Work to do:
Using the listing below, select the lines with the word "this" and copy them.

────────────────────────────────────────

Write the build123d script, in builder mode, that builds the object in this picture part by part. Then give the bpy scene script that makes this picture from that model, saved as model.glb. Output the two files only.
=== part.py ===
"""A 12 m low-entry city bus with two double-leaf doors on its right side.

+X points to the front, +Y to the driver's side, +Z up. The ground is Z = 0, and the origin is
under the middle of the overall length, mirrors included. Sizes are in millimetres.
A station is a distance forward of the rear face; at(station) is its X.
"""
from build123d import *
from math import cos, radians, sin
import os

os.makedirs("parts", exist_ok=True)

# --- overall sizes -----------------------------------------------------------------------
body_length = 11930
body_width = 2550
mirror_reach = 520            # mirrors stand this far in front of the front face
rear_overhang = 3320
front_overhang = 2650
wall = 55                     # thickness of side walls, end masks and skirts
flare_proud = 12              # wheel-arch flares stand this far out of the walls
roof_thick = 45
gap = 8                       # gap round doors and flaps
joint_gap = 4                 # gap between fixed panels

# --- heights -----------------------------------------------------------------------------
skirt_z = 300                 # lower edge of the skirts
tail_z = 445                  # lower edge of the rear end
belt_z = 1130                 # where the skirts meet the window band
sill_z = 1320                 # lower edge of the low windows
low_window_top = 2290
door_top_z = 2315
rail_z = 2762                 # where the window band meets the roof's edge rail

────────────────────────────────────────

Result below:
Write the build123d script, in builder mode, that builds the object in this picture part by part. Then give the bpy scene script that makes this picture from that model, saved as model.glb. Output the two files only.
mirror_reach = 520            # mirrors stand this far in front of the front face
flare_proud = 12              # wheel-arch flares stand this far out of the walls